Complexity of Insertion operation in a Linked List:

  • Worst case time complexity: Θ(1)
  • Average case time complexity: Θ(1)
  • Best case time complexity: Θ(1)
  • Space complexity: Θ(1)

Complexity of Deletion operation in a Linked List:

  • Worst case time complexity: Θ(1)
  • Average case time complexity: Θ(1)
  • Best case time complexity: Θ(1)
  • Space complexity: Θ(1)

Complexity of Search operation in a Linked List:

  • Worst case time complexity: Θ(N)
  • Average case time complexity: Θ(N)
  • Best case time complexity: Θ(1)
  • Space complexity: Θ(1)

Applications


Real life applications of a Linked List is as follows:

  • Linked Lists can also be used to represent Graphs as adjacent matrices which is a much space efficient representation than an array.
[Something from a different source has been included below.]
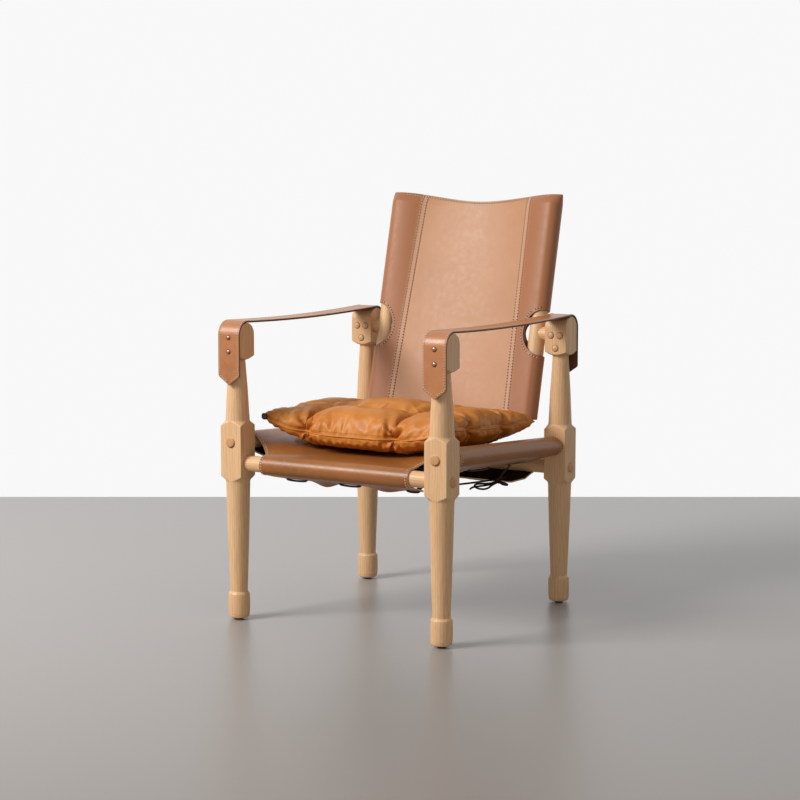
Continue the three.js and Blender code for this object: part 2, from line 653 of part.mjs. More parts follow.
function addSeat() {
  const across = [0.24, 0.48, 0.7, 0.86, 1];
  const columns = [...across.map((f) => -f).reverse(), 0, ...across];
  const sideTurns = wrapTurns(SIDE_TOUCH);
  const sideRuns = [0.5 * SIDE_FLAP, SIDE_FLAP];
  const endRuns = [0.5 * END_FLAP, END_FLAP];
  const endHalfWidth = seatHalfWidth(seatEndY);

  const sideStrip = (side, y) => [
    ...sideTurns.map(([out, up]) => new THREE.Vector3(side * (LEG_X + out), y, sideRailZ(y) + up)),
    ...sideRuns.map((run) => new THREE.Vector3(side * (LEG_X - run), y, sideFlapZ(run, y))),
  ];
  const noStrip = Array(sideTurns.length + sideRuns.length).fill(null);
  const mainRow = (y) => {
    const width = seatHalfWidth(y);
    const middle = columns.map((f) => new THREE.Vector3(f * width, y, seatZ(f * width, y)));
    const hasSides = y >= frontSleeveEnd && y <= rearSleeveEnd;
    const left = hasSides ? sideStrip(-1, y).reverse() : noStrip;
    return [...left, ...middle, ...(hasSides ? sideStrip(1, y) : noStrip)];
  };
  const endRow = (y, z) => [
    ...noStrip, ...columns.map((f) => new THREE.Vector3(f * endHalfWidth, y, z)), ...noStrip];
  const turns = wrapTurns(CROSS_TOUCH);
  const front = [
    ...turns.map(([out, up]) => endRow(-LEG_Y - out, FRONT_RAIL_Z + up)),
    ...endRuns.map((run) => endRow(-LEG_Y + run, frontFlapZ(run))),
  ].reverse();
  const rear = [
    ...turns.map(([out, up]) => endRow(LEG_Y + out, REAR_RAIL_Z + up)),
    ...endRuns.map((run) => endRow(LEG_Y - run, rearFlapZ(run))),
  ];
  const rows = [
    -seatEndY,
    ...CUT_STATIONS.map((part) => -LEG_Y + part * FRONT_CUT.length),
    frontSleeveEnd,
    ...SEAT_STATIONS_Y,
    rearSleeveEnd,
    ...[...CUT_STATIONS].reverse().map((part) => LEG_Y - part * REAR_CUT.length),
    seatEndY,
  ].map(mainRow);
  const sheet = solidOf(thickSheet([...front, ...rows, ...rear], SEAT_LEATHER));
  const punch = ([x, y, z]) =>
    solidOf(rod(LACE_HOLE_RADIUS, [x, y, z - 12], [x, y, z + 12], 8));
  const punches = [
    ...LONG_LACE_X.flatMap(longLaceHoles), longLaceHoles(LONG_LACE_END_X)[1],
    ...CROSS_LACE_Y.flatMap(crossLaceHoles),
  ];
  place(chair, 'seat_sling', geometryOf(cut(sheet, punches.map(punch))), seatLeather);
}

// The holes that a run of lace goes through, one in each of two facing flaps
function longLaceHoles(x) {
  const run = END_FLAP - LACE_HOLE_INSET;
  return [[x, LEG_Y - run, rearFlapZ(run)], [x, -LEG_Y + run, frontFlapZ(run)]];
}

function crossLaceHoles(y) {
  const run = SIDE_FLAP - LACE_HOLE_INSET;
  return [1, -1].map((side) => [side * (LEG_X - run), y, sideFlapZ(run, y)]);
}

// A curve that passes its points one step each, so that bends get close steps
class Route extends THREE.CatmullRomCurve3 {
  getUtoTmapping(u) {
    return u;
  }
}

function cord(points) {
  const route = new Route(points, false, 'centripetal');
  const section = new THREE.Shape();
  for (let i = 0; i < LACE_SIDES; i += 1) {
    const angle = (2 * Math.PI * i) / LACE_SIDES;
    section[i === 0 ? 'moveTo' : 'lineTo'](LACE_RADIUS * Math.cos(angle), LACE_RADIUS * Math.sin(angle));
  }
  return new THREE.ExtrudeGeometry(section, {
    steps: points.length - 1, extrudePath: route, bevelEnabled: false });
}

const LACE_LIFT = SEAT_LEATHER / 2 + LACE_RADIUS + 0.9; // from the middle of a flap

// A lace over the flaps from hole to hole, down, along underneath and up through the next
function laceRoute(holePairs, advance) {
  const points = [];
  const add = (base, direction, distance, height) => points.push(
    base.clone().addScaledVector(direction, distance).add(new THREE.Vector3(0, 0, height)));
  holePairs.forEach((pair, i) => {
    const [start, end] = (i % 2 ? [...pair].reverse() : pair).map((at) => new THREE.Vector3(...at));
    const across = end.clone().sub(start).setZ(0).normalize();
    add(start, advance, -LACE_BEND, -LACE_LIFT);
    add(start, advance, 0, -LACE_RADIUS);
    add(start, advance, 0, LACE_RADIUS);
    add(start, across, LACE_BEND, LACE_LIFT);
    for (const t of [0.2, 0.5, 0.8]) {
      add(start.clone().lerp(end, t), across, 0, LACE_LIFT - LACE_SAG * 4 * t * (1 - t));
    }
    add(end, across, -LACE_BEND, LACE_LIFT);
    add(end, advance, 0, LACE_RADIUS);
    add(end, advance, 0, -LACE_RADIUS);
    add(end, advance, LACE_BEND, -LACE_LIFT);
  });
  return points;
}

// A small stopper knot at the end of a lace
const knot = (centre, radius = KNOT_RADIUS) =>
  solidOf(new THREE.SphereGeometry(radius, 6, 5).translate(...centre.toArray()));

// Loops and tails of the bow, as [x, y, z] from its knot
const BOW_CORDS = [
  [[-3, -3, -2], [-12, -15, -3], [-18, -30, -2], [-21, -46, -1], [-18, -60, -2], [-6, -69, -5], [7, -67, -6],
    [10, -54, -5], [7, -36, -3], [3, -4, -1]],
  [[3, 2, 0], [10, -6, -1], [18, -10, -3], [24, -4, -5], [20, 6, -5], [10, 8, -3], [1, 4, 0]],
  [[0, -3, -2], [-9, -22, -5], [-16, -45, -5], [-20, -64, -5], [-17, -79, -6]],
];

const vectors = (points) => points.map((point) => new THREE.Vector3(...point));

// The cross lace starts in a knot and ends in the bow
function addCrossLace() {
  const advance = new THREE.Vector3(0, 1, 0);
  const route = laceRoute(CROSS_LACE_Y.map(crossLaceHoles), advance);
  const start = route[0].clone().add(new THREE.Vector3(0, -2 * KNOT_RADIUS, -KNOT_RADIUS));
  const bow = new THREE.Vector3(...BOW);
  const drop = [0.35, 0.7, 1].map((t) => route.at(-1).clone().lerp(bow, t));
  let lace = solidOf(cord([start, ...route, ...drop])).add(knot(start)).add(knot(bow, BOW_KNOT_RADIUS));
  for (const points of BOW_CORDS) {
    lace = lace.add(solidOf(cord(vectors(points).map((point) => point.add(bow)))));
  }
  place(chair, 'cross_seat_lace', geometryOf(lace), laceLeather);
}

// The long lace starts in a knot under the rear flap and ends in one on top of the front flap
function addLongLace() {
  const advance = new THREE.Vector3(1, 0, 0);
  const route = laceRoute(LONG_LACE_X.map(longLaceHoles), advance);
  const start = route[0].clone().add(new THREE.Vector3(-2 * KNOT_RADIUS, 0, -KNOT_RADIUS));
  const lastHole = new THREE.Vector3(...longLaceHoles(LONG_LACE_END_X)[1]);
  const ending = vectors([
    [-LACE_BEND, 0, -LACE_LIFT], [0, 0, -LACE_RADIUS], [0, 0, LACE_RADIUS], [0, 0, LACE_LIFT + LACE_RADIUS],
  ]).map((point) => point.add(lastHole));
  const lace = solidOf(cord([start, ...route, ...ending])).add(knot(start)).add(knot(ending.at(-1)));
  place(chair, 'long_seat_lace', geometryOf(lace), laceLeather);
}

// The cushion: two faces that share a seam, pinched at two places on each side
function pinch(position) {
  const distance = (Math.abs(position) - CUSHION_PINCH_AT) / CUSHION_PINCH_WIDTH;
  return Math.exp(-distance * distance);
}

function cushionPoint(a, b, face) {
  const drawIn = (at) => CUSHION_DRAW_IN * (1 - at ** 4) + CUSHION_PINCH * pinch(at);
  const x = a * (CUSHION_HALF_X - drawIn(b));
  const y = CUSHION_Y + b * (CUSHION_HALF_Y - drawIn(a));
  const seam = lerp(CUSHION_FRONT_CORNER_Z, CUSHION_REAR_CORNER_Z, (b + 1) / 2)
    - CUSHION_SADDLE * (1 - a ** 4) - CUSHION_SIDE_DIP * a ** 4 * (1 - b * b);
  const fullness = ((1 - a * a) * (1 - b * b)) ** CUSHION_FULLNESS;
  if (face > 0) {
    const valley = 1 - CUSHION_VALLEY * Math.max(pinch(a), pinch(b));
    return [x, y, seam + CUSHION_CROWN * fullness * valley];
  }
  const belly = seam - CUSHION_BELLY * fullness;
  return [x, y, Math.max(belly, seatZ(x, y) + SEAT_LEATHER / 2 + CUSHION_CLEARANCE)];
}

function addCushion() {
  const half = [0.2, 0.38, CUSHION_PINCH_AT, 0.66, 0.82, 0.93, 0.985, 1];
  const stations = [...half.map((s) => -s).reverse(), 0, ...half];
  const size = stations.length;
  const isEdge = (i, j) => i === 0 || j === 0 || i === size - 1 || j === size - 1;
  const positions = [];
  const ids = { 1: new Map(), [-1]: new Map() };
  for (const face of [1, -1]) {
    for (let j = 0; j < size; j += 1) {
      for (let i = 0; i < size; i += 1) {
        const key = j * size + i;
        if (face < 0 && isEdge(i, j)) {
          ids[face].set(key, ids[1].get(key));
        } else {
          ids[face].set(key, positions.length / 3);
          positions.push(...cushionPoint(stations[i], stations[j], face));
        }
      }
    }
  }
  const indices = [];
  for (const face of [1, -1]) {
    for (let j = 0; j + 1 < size; j += 1) {
      for (let i = 0; i + 1 < size; i += 1) {
        const [a, b, c, d] = [[i, j], [i + 1, j], [i + 1, j + 1], [i, j + 1]]
          .map(([u, v]) => ids[face].get(v * size + u));
        if (face > 0) indices.push(a, b, c, a, c, d);
        else indices.push(a, c, b, a, d, c);
      }
    }
  }
  place(chair, 'seat_cushion', meshGeometry(positions, indices), cushionLeather);

  const [tabWidth, tabThickness] = TAB_SIZE;
  place(chair, 'cushion_corner_tab', new THREE.BoxGeometry(...TAB_SIZE), laceLeather,
    tabWidth / 2 - TAB_OVERHANG - CUSHION_HALF_X,
    CUSHION_Y - CUSHION_HALF_Y - tabThickness / 2 - 2 * GAP,
    CUSHION_FRONT_CORNER_Z);
}

addLegs();
addCrossRail('front_rail', -LEG_Y, FRONT_RAIL_Z);
addCrossRail('rear_rail', LEG_Y, REAR_RAIL_Z);
addSideRails();
addStraps();
addStuds();
addPlugs();
addPivots();
addPosts();
addBack();
addSeat();
addCrossLace();
addLongLace();
addCushion();

export default chair;
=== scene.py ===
# A leather lounge chair of the safari kind: turned ash legs and rails, a laced seat, a back that
# pivots, arm straps and a loose cushion. Metres, +Z up, the chair faces -Y.
import json
import math

import bmesh
import bpy
import numpy as np
from mathutils import Matrix, Vector
from mathutils.bvhtree import BVHTree
from mathutils.kdtree import KDTree


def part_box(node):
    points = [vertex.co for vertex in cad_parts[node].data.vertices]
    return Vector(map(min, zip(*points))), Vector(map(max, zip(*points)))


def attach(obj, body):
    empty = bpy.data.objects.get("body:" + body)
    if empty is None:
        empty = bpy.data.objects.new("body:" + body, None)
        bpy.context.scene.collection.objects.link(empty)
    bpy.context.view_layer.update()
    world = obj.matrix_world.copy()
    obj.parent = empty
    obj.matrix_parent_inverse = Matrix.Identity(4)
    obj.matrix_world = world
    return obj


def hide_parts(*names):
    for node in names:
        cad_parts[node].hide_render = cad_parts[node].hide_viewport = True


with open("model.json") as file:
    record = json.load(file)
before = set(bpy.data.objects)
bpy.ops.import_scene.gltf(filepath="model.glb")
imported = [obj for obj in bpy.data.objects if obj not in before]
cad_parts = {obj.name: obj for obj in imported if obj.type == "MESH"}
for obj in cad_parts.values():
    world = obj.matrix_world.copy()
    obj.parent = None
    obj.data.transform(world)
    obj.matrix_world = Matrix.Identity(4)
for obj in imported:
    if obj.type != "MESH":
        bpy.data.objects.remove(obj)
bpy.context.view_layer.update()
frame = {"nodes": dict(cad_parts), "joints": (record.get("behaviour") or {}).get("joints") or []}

scene = bpy.context.scene
SIDES = (("left", -1), ("right", 1))


def middle(node):
    low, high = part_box(node)
    return (low + high) / 2


# Places and sizes that the frame gives
LEG_LOW, LEG_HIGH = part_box("front_right_leg")
LEG_X = middle("front_right_glide").x
FRONT_Y = middle("front_right_glide").y
REAR_Y = middle("rear_right_glide").y
MID_Y = (FRONT_Y + REAR_Y) / 2
LEG_Y = (REAR_Y - FRONT_Y) / 2
BLANK_HALF = (LEG_HIGH.x - LEG_LOW.x) / 2
CREST = LEG_HIGH.z
FOOT_BOTTOM = LEG_LOW.z
FRONT_RAIL_Z = middle("front_rail").z
REAR_RAIL_Z = middle("rear_rail").z
TENON_END_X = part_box("front_rail")[1].x
RAIL_RADIUS = (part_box("front_rail")[1].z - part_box("front_rail")[0].z) / 2
PIVOT = Vector(frame["joints"][0]["pos_m"])
POST_X = middle("right_back_post").x
CUSHION_LOW, CUSHION_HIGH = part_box("seat_cushion")

# Legs
FOOT_RADIUS = 0.0215
FOOT_TOP = 0.055
ANKLE_RADIUS = 0.017
NECK_RADIUS = 0.016
SHAFT_RADIUS = 0.0236
SWELL = 0.0006  # of each taper at its middle
EASED = 0.0016  # the rounding of the blank's long edges
TURNED_EDGE = 0.0007  # the rounding where turning meets the square
END_GRAIN = 0.0008  # the length at each end of a turned piece that shows end grain
GLIDE_RADIUS = 0.0085
FRONT_LEG = {"block_bottom": 0.286, "block_top": 0.384, "head_bottom": 0.521}
REAR_LEG = {"block_bottom": 0.2565, "block_top": 0.356, "head_bottom": 0.5145}

# Rails, posts and their fittings
SIDE_RAIL_FRONT_Z = 0.352
SIDE_RAIL_REAR_Z = 0.323
RAIL_RING = 0.0045  # width of its growth rings
TENON_RADIUS = 0.0095
TENON_CLEARANCE = 0.0006
TENON_CHAMFER = (0.0012, 0.0008)  # in from the side and along the tenon
TENON_DOME = 0.0003
POST_RADIUS = 0.017
POST_LOW = -0.167  # along the post from the pivot
POST_HIGH = 0.262
POST_CHAMFER = 0.003
TILT = math.radians(13.7)
BACK_TURN = Matrix.Translation(PIVOT) @ Matrix.Rotation(-TILT, 4, "X")  # up the leaning back
FIT = 0.0003
SPACER_RADIUS = 0.015
SPACER_START = 0.004  # from the post's axis, inside the post before the drum is hollowed
BOLT_RADIUS = 0.004
BOLT_HEAD_RADIUS = 0.0075
BOLT_HEAD_HEIGHT = 0.005
BOLT_SEAT = 0.0102  # from the post's axis to the bottom of the head's recess
SOCKET_RADIUS = 0.0026
SOCKET_DEPTH = 0.0030
BORE_ENDS = (-0.04, 0.06)  # of a drill through post and spacer, past both
HOLLOW_ENDS = (-0.05, 0.05)  # of the cutter that hollows a spacer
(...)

Memory consumption with an array for a graph with N nodes is of the order of O(N^2) and with a linked list is of the order of O(N).
  • Implementing Hash Tables :- Each Bucket of the hash table can itself be a linked list.
  • Undo functionality in Photoshop or Microsoft Word uses Linked List
  • Accessing next element in a Linked List takes less time compared to an Array. This is because Linked List takes the natural advantage of locality of reference and hence, works well with caches.